Türkiye bakımından, iç içe geçmiş bölgesel çatışmalara ve muharebelere daha aktif biçimde katılmaktan söz edebiliriz. Türk jetlerinin 13 dakikalık sortilerinin yıllarca sürebilecek şiddet ve terörün peşrevleri olarak görebiliriz. Bu arada savaşın tunç yasası olarak içerde de yeni baskılara, devlet şiddetine, operasyonlara hazırlanmak gerekir. Şimdi hükümetin, silahlı-silahsız devlet bürokrasisinin, emperyalizmin ve genel olarak hepsini kapsamak üzere sermayenin tehdit gördüğü her odak saldırı hedefidir.

>> “Suriye savaşı Türkiye’ye taşınıyor” denebilir mi?

Tam öyle diyemeyiz.

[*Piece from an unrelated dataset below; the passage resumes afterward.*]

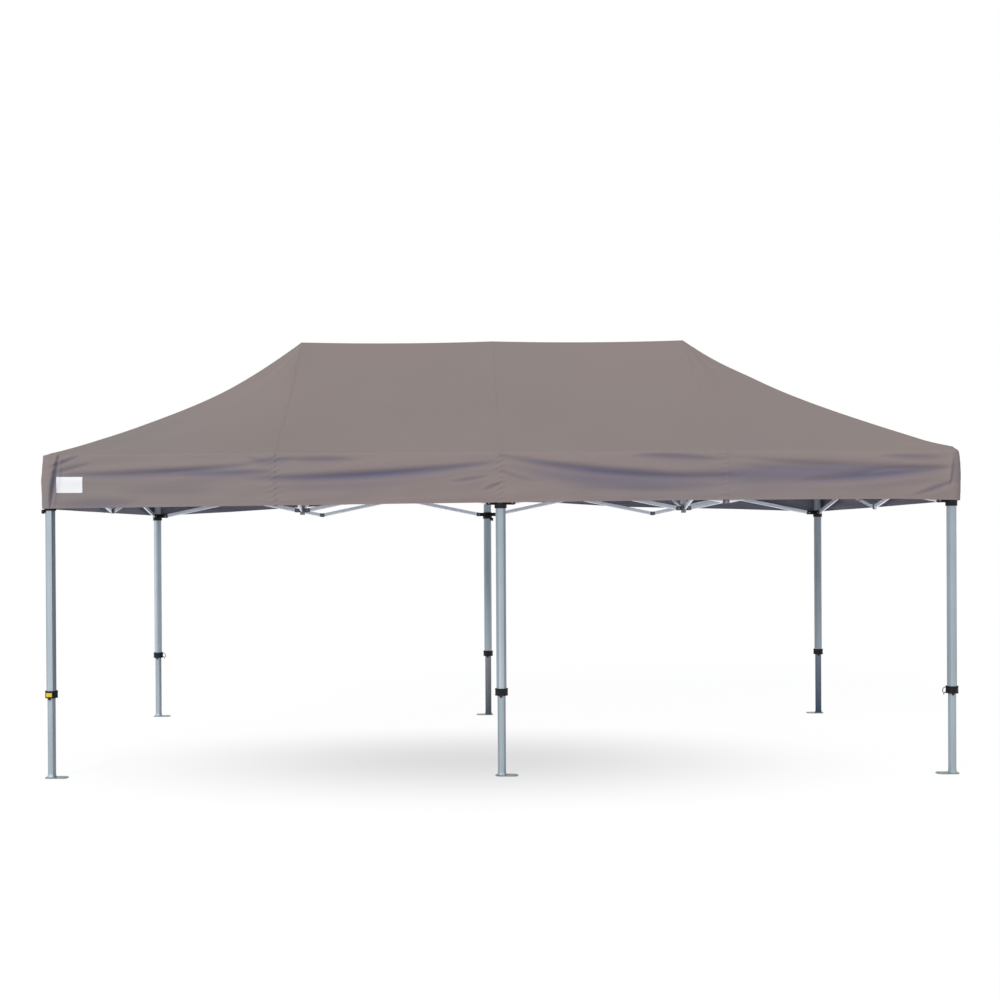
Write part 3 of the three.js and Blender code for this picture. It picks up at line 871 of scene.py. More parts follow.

Türkiye’nin kendi kadim Kürt Savaşı kızıştırılıyor; içerde muhalefete karşı geleneksel şiddet ve terör siyasetinin yeni zemini ve meşruiyet temeli atılıyor; arada kamuoyuna korku salmak için her zaman başvurulan “terör saldırı ve tehdidi”ne yeni aktörler ekleniyor. Bütün bunların yeni istikrarsızlık dalgasıyla ve hatta iç savaşla Türkiye’yi Suriye’den beter etmesi mümkün elbette ama dinamikler Suriye’den taşımıyor, hepsi içeriden, geleneksel politikalardan, yapının kendisinden kaynaklı.